Алекс сел по-турецки на полу, рядом с Доувом. Фотографию Китти он положил перед собой, чтобы все могли ее видеть. Потом начал свой рассказ — умалчивая о некоторых деталях. Лола-Лола в ключевые моменты взвизгивала от удовольствия и прикрывала ладонью свой бокал с коктейлем. Лавлир вознамерился что-то сказать, открыл рот, но не выдавил из себя ни слова. Доув хлопнул Алекса по спине и обнял, да так крепко, что все косточки захрустели.
— Она просто послала тебе фотографию, — уважительно промолвил Доув. — Без письма. Без объяснений.
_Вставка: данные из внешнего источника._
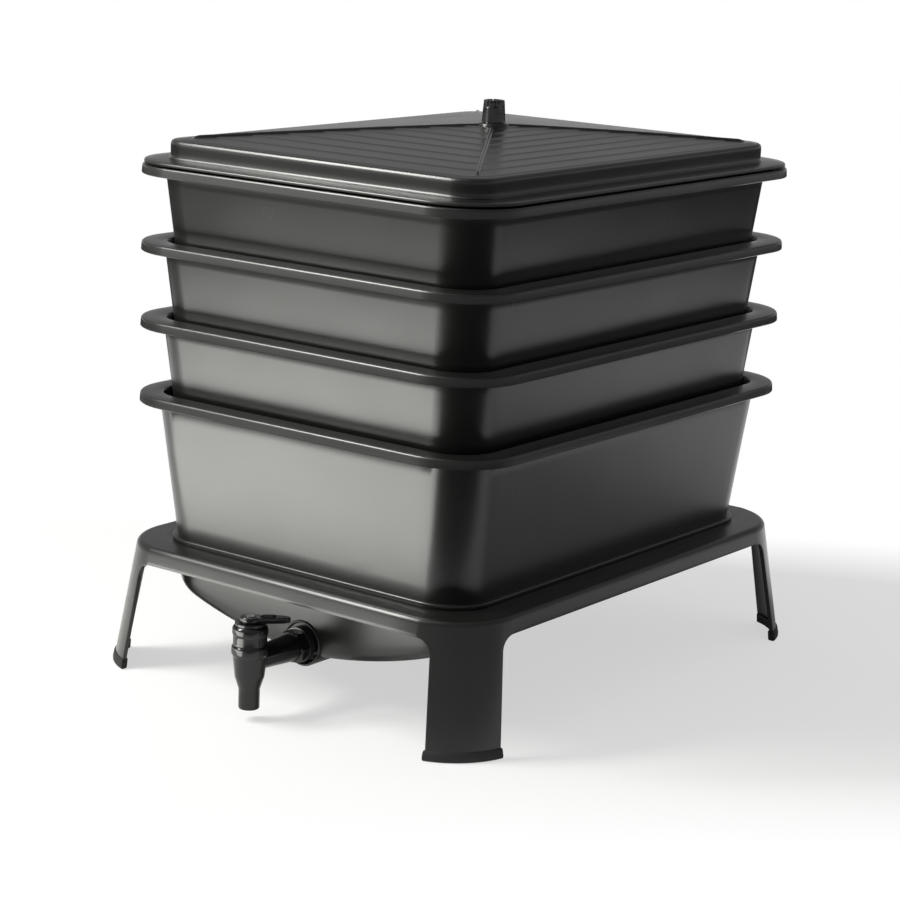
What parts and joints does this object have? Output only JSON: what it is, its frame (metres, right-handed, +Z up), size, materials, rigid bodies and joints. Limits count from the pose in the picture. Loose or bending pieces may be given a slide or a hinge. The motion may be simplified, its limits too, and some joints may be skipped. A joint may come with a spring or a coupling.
{
  "type": "wormery",
  "caption": "Black plastic stacking wormery: worm trays with a stepped hip-roof lid over a liquid collector with a tap, on a ring stand with shell legs.",
  "frame": {"origin": "on the floor, under the middle of the whole outline, tap included", "axes": "+Z up; the tap faces -Y; +X to the right as seen from the tap side"},
  "size_m": [0.4246, 0.5656, 0.5],
  "materials": {
    "black_plastic": "moulded polypropylene with a satin sheen",
    "tap_plastic": "glossy black moulding",
    "pad_rubber": "dull black rubber",
    "seal_rubber": "dull black rubber",
    "screw_steel": "zinc plated"
  },
  "bodies": {
    "base": {"stand": "black_plastic", "collector": "black_plastic", "foot_pad_front_left": "pad_rubber", "foot_pad_front_right": "pad_rubber", "foot_pad_back_left": "pad_rubber", "foot_pad_back_right": "pad_rubber", "tap_body": "tap_plastic", "tap_nut": "tap_plastic", "tap_washer_outer": "seal_rubber", "tap_washer_inner": "seal_rubber"},
    "tap_key": {"tap_plug": "tap_plastic", "tap_o_rings": "seal_rubber", "tap_lever": "tap_plastic", "tap_lever_screw": "screw_steel"},
    "tray_3": {"tray_3": "black_plastic"},
    "tray_2": {"tray_2": "black_plastic"},
    "tray_1": {"tray_1": "black_plastic"},
    "lid": {"lid": "black_plastic", "lid_knob": "black_plastic", "knob_washer": "screw_steel", "knob_screw": "screw_steel"}
  },
  "joints": [
    {"name": "tap_turn", "type": "hinge", "parent": "base", "child": "tap_key", "pos_m": [0, -0.26737, 0.084], "axis": [0, 0, -1], "range_deg": [0, 90]},
    {"name": "tray_3_lift", "type": "slide", "parent": "base", "child": "tray_3", "axis": [0, 0, 1], "range_m": [0, 0.07]},
    {"name": "tray_2_lift", "type": "slide", "parent": "tray_3", "child": "tray_2", "axis": [0, 0, 1], "range_m": [0, 0.07]},
    {"name": "tray_1_lift", "type": "slide", "parent": "tray_2", "child": "tray_1", "axis": [0, 0, 1], "range_m": [0, 0.07]},
    {"name": "lid_lift", "type": "slide", "parent": "tray_1", "child": "lid", "axis": [0, 0, 1], "range_m": [0, 0.2]}
  ]
}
— Письма нет, — захлебывался восторгом Алекс. — Объяснений нет. Это просто подарок. ПОДАРОК. Думаю, она хочет меня видеть. Чтобы я туда к ней приехал.
— Ахлекс, — заурчала Лола-Лола, а голос ее сделался еще более грудным и низким, чем обычно, — э-это фантастичен. После все это время ты заслужил. Точно дока. Но сильно не будь себе доволен. Как кот, который вся сметана слизал!
Лавлир съежился как побитая собака.
— Если ты дашь нам с Доувом ее адрес, — вкрадчиво промолвил он, — мы к ней съездим вместо тебя. Как насчет адреска, а? Мы тебе все расскажем, когда вернемся.
До Алекса не сразу дошло, куда клонит его приятель. Но когда, как говорят журналисты, его осенило, он сказал:
— Премного благодарен, Лавлир. Мысль хорошая, но вам все равно там еще несколько месяцев не удастся побывать, а я улетаю прямо сейчас, то есть сегодня вечером, на «Автографикану», значит… ну… это… через… то есть…
К вечеру от триумфального настроения Алекса мало что осталось. Лавлир и Доув стояли в очереди на регистрацию через двадцать три человека позади него. Они то и дело махали руками, как актеры французского театра пантомимы, словно стремясь передать ему крайне важное сообщение, вроде: «У тебя молния на сумке разошлась», «В этот пакет травку лучше не класть» или «Ты только глянь на ту толстуху!» Лавлир места себе не находил оттого, что не мог прокомментировать для Алекса все мелкие происшествия в очереди и оценить внешность каждого пассажира. Вконец отчаявшись, Лавлир, к ужасу Алекса, начал работать локтями и, перешагивая через чемоданы, пробираться поближе. На нем была аккуратненькая белая рубашка и синие джинсы известной фирмы — судя по информации в одном журнале, такое сочетание «верха» и «низа» сулило человеку удачу во всем. Для пущей убедительности статья была проиллюстрирована фотографиями известных актеров Марлона Брандо и Джеймса Дина. Алексу захотелось послать автору этого материала снимок Лавлира.
— Ну? — Лавлир вытащил из частокола ног свою объемистую сумку и шлепнул на пол у ног Алекса. — Что твоя Китти замышляет? — Лавлир толкнул сумку ногой, но она двинулась лишь на дюйм. Мокрый от пота, он поднял ее, положил себе на бедро и потащил вперед, а она моталась у него за спиной. Лавлир оказался едва ли не единственным в очереди, кому приходилось поднимать свою сумку, — остальные катили чемоданы на колесиках, с удобными ручками. Только гои вроде Лавлира таскали на себе свой багаж, вцепившись в него едва ли не зубами. Алекс хотел достать дорогую его сердцу книгу, но она осталась дома. И чем дольше его пальцы шарили в пустом кармане, тем сильнее он чувствовал, что никаких записей о «гоях» и «иудеях» делать не хочет, во всяком случае сегодня. А скорее всего, и никогда вообще. И книге может прийти конец. Притомился он ее писать.